--- Start Task inputs ---

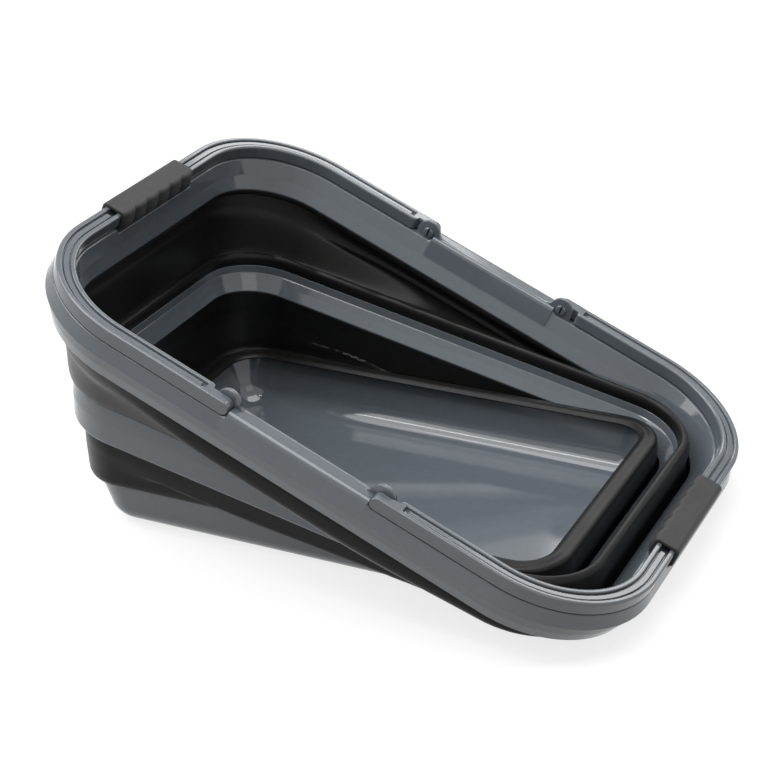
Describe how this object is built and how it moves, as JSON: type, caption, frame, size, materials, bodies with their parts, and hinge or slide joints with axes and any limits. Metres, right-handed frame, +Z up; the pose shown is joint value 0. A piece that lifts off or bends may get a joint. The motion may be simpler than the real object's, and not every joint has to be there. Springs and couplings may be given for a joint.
{
  "type": "collapsible bucket",
  "caption": "Rounded rectangular two-stage folding bucket with a rigid rim, ring and tray, two rubber bands and two swinging handles.",
  "frame": {"origin": "centre of the tray's flat underside, on the surface that the bucket stands on", "axes": "+X along the length towards the end that is pressed down at rest, +Y across the width, +Z up"},
  "size_m": [0.4158, 0.3218, 0.2104],
  "materials": {
    "slate_plastic": "smooth glossy polypropylene, slate grey",
    "black_rubber": "satin thermoplastic rubber, black",
    "grip_rubber": "matt soft grip, dark grey"
  },
  "bodies": {
    "base": {"base_tray": "slate_plastic"},
    "lower_band": {"lower_band": "black_rubber"},
    "ring": {"middle_ring": "slate_plastic"},
    "upper_band": {"upper_band": "black_rubber"},
    "rim": {"rim_frame": "slate_plastic"},
    "left_handle": {"left_handle": "slate_plastic", "left_grip": "grip_rubber", "left_near_pin": "slate_plastic", "left_far_pin": "slate_plastic"},
    "right_handle": {"right_handle": "slate_plastic", "right_grip": "grip_rubber", "right_near_pin": "slate_plastic", "right_far_pin": "slate_plastic"}
  },
  "joints": [
    {"name": "lower_press", "type": "hinge", "parent": "base", "child": "lower_band", "pos_m": [0.18059, 0, 0.02365], "axis": [0, -1, 0], "range_deg": [0, 12.04], "deforming": ["lower_band"]},
    {"name": "lower_lift", "type": "hinge", "parent": "lower_band", "child": "ring", "pos_m": [-0.18059, 0, 0.06175], "axis": [0, -1, 0], "range_deg": [0, 12.04], "deforming": ["lower_band"]},
    {"name": "upper_press", "type": "hinge", "parent": "ring", "child": "upper_band", "pos_m": [0.21192, 0, 0.00409], "axis": [0, -1, 0], "range_deg": [0, 11.43], "deforming": ["upper_band"]},
    {"name": "upper_lift", "type": "hinge", "parent": "upper_band", "child": "rim", "pos_m": [-0.1965, 0, 0.13489], "axis": [0, -1, 0], "range_deg": [0, 11.43], "deforming": ["upper_band"]},
    {"name": "left_handle_swing", "type": "hinge", "parent": "rim", "child": "left_handle", "pos_m": [-0.02565, 0, 0.13941], "axis": [0, 1, 0], "range_deg": [0, 106]},
    {"name": "right_handle_swing", "type": "hinge", "parent": "rim", "child": "right_handle", "pos_m": [0.078, 0, 0.0944], "axis": [0, -1, 0], "range_deg": [0, 106]}
  ]
}
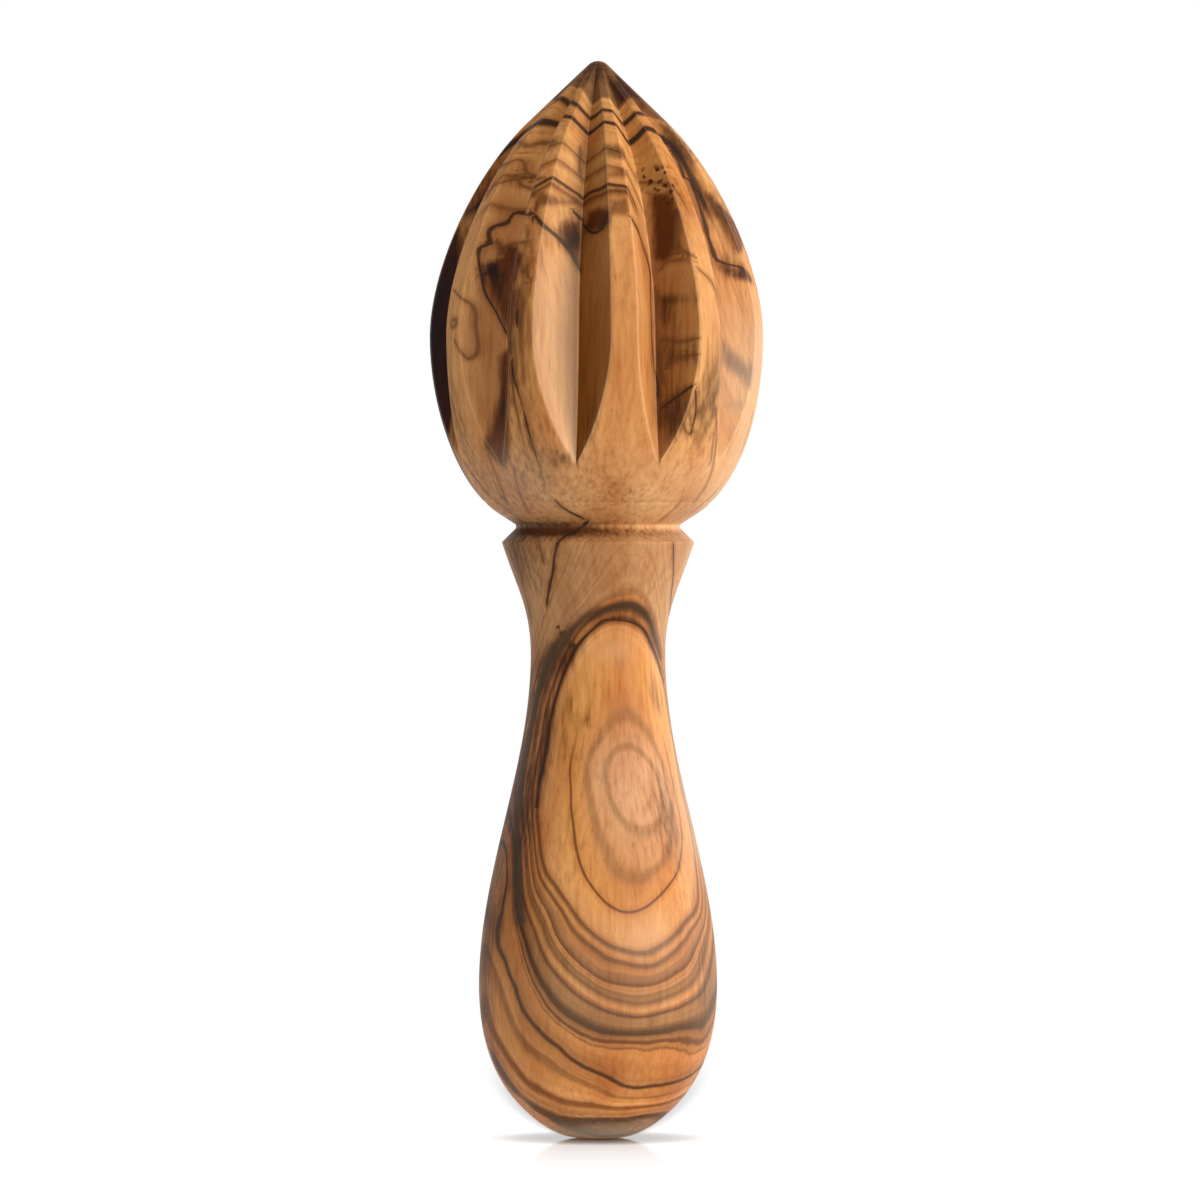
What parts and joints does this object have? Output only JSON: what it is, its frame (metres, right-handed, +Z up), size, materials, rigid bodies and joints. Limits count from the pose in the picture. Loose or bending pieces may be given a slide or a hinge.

--- End Task inputs ---

### Your objective
Reproduce the data shown above exactly.

### Response
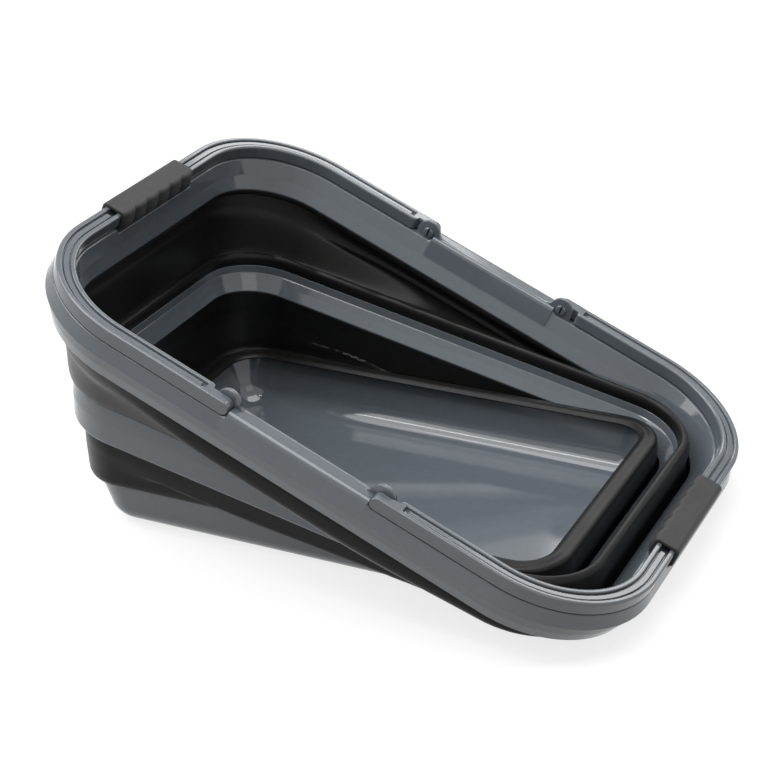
Describe how this object is built and how it moves, as JSON: type, caption, frame, size, materials, bodies with their parts, and hinge or slide joints with axes and any limits. Metres, right-handed frame, +Z up; the pose shown is joint value 0. A piece that lifts off or bends may get a joint. The motion may be simpler than the real object's, and not every joint has to be there. Springs and couplings may be given for a joint.
{
  "type": "collapsible bucket",
  "caption": "Rounded rectangular two-stage folding bucket with a rigid rim, ring and tray, two rubber bands and two swinging handles.",
  "frame": {"origin": "centre of the tray's flat underside, on the surface that the bucket stands on", "axes": "+X along the length towards the end that is pressed down at rest, +Y across the width, +Z up"},
  "size_m": [0.4158, 0.3218, 0.2104],
  "materials": {
    "slate_plastic": "smooth glossy polypropylene, slate grey",
    "black_rubber": "satin thermoplastic rubber, black",
    "grip_rubber": "matt soft grip, dark grey"
  },
  "bodies": {
    "base": {"base_tray": "slate_plastic"},
    "lower_band": {"lower_band": "black_rubber"},
    "ring": {"middle_ring": "slate_plastic"},
    "upper_band": {"upper_band": "black_rubber"},
    "rim": {"rim_frame": "slate_plastic"},
    "left_handle": {"left_handle": "slate_plastic", "left_grip": "grip_rubber", "left_near_pin": "slate_plastic", "left_far_pin": "slate_plastic"},
    "right_handle": {"right_handle": "slate_plastic", "right_grip": "grip_rubber", "right_near_pin": "slate_plastic", "right_far_pin": "slate_plastic"}
  },
  "joints": [
    {"name": "lower_press", "type": "hinge", "parent": "base", "child": "lower_band", "pos_m": [0.18059, 0, 0.02365], "axis": [0, -1, 0], "range_deg": [0, 12.04], "deforming": ["lower_band"]},
    {"name": "lower_lift", "type": "hinge", "parent": "lower_band", "child": "ring", "pos_m": [-0.18059, 0, 0.06175], "axis": [0, -1, 0], "range_deg": [0, 12.04], "deforming": ["lower_band"]},
    {"name": "upper_press", "type": "hinge", "parent": "ring", "child": "upper_band", "pos_m": [0.21192, 0, 0.00409], "axis": [0, -1, 0], "range_deg": [0, 11.43], "deforming": ["upper_band"]},
    {"name": "upper_lift", "type": "hinge", "parent": "upper_band", "child": "rim", "pos_m": [-0.1965, 0, 0.13489], "axis": [0, -1, 0], "range_deg": [0, 11.43], "deforming": ["upper_band"]},
    {"name": "left_handle_swing", "type": "hinge", "parent": "rim", "child": "left_handle", "pos_m": [-0.02565, 0, 0.13941], "axis": [0, 1, 0], "range_deg": [0, 106]},
    {"name": "right_handle_swing", "type": "hinge", "parent": "rim", "child": "right_handle", "pos_m": [0.078, 0, 0.0944], "axis": [0, -1, 0], "range_deg": [0, 106]}
  ]
}
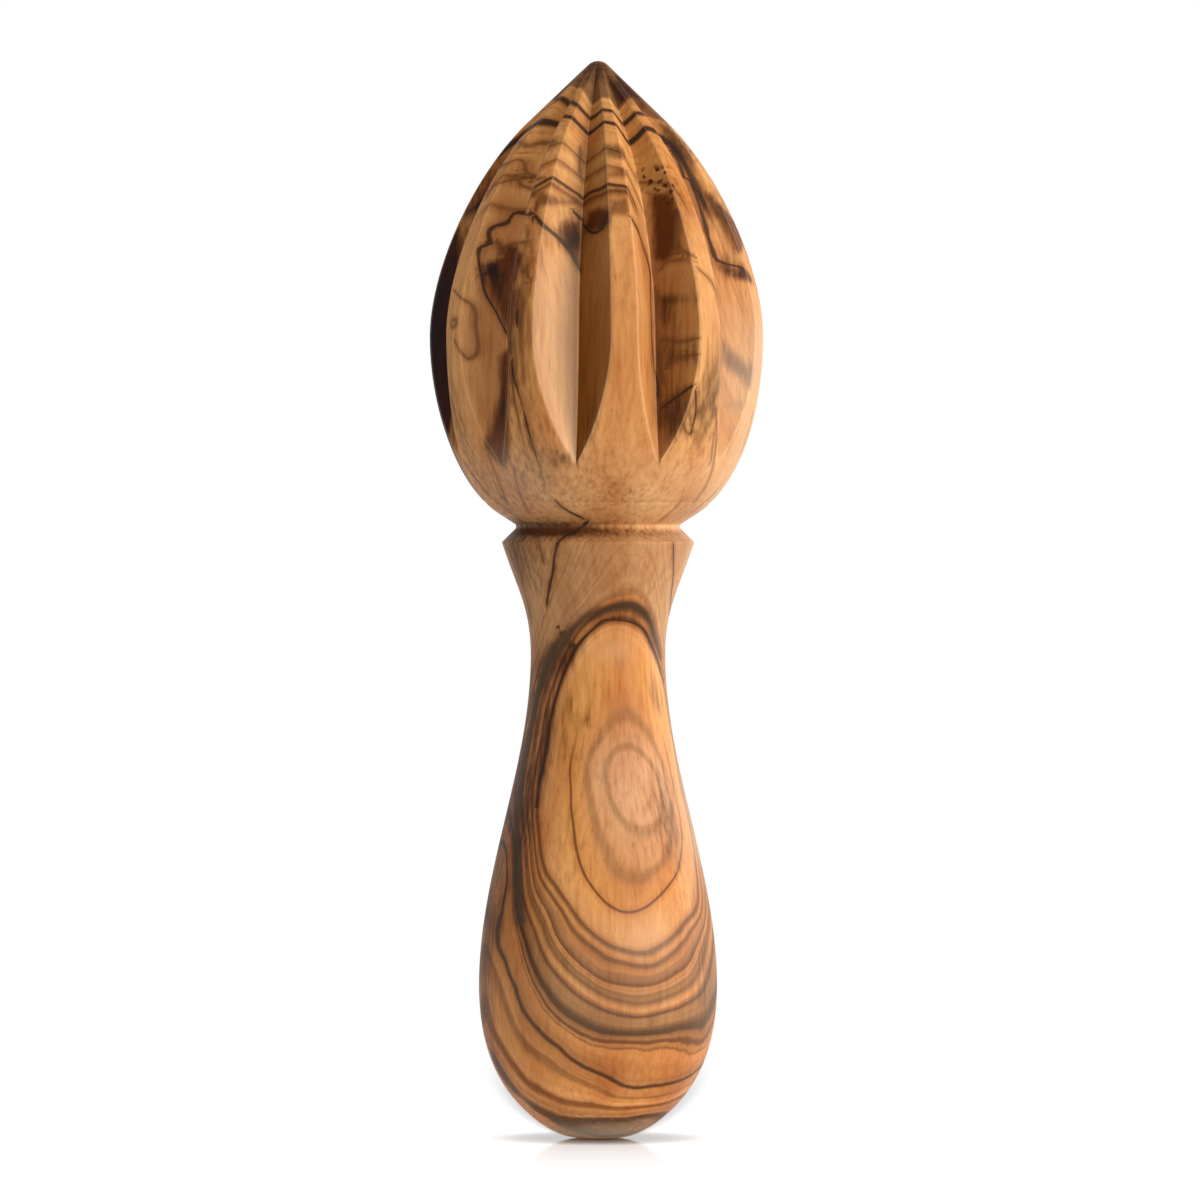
What parts and joints does this object have? Output only JSON: what it is, its frame (metres, right-handed, +Z up), size, materials, rigid bodies and joints. Limits count from the pose in the picture. Loose or bending pieces may be given a slide or a hinge.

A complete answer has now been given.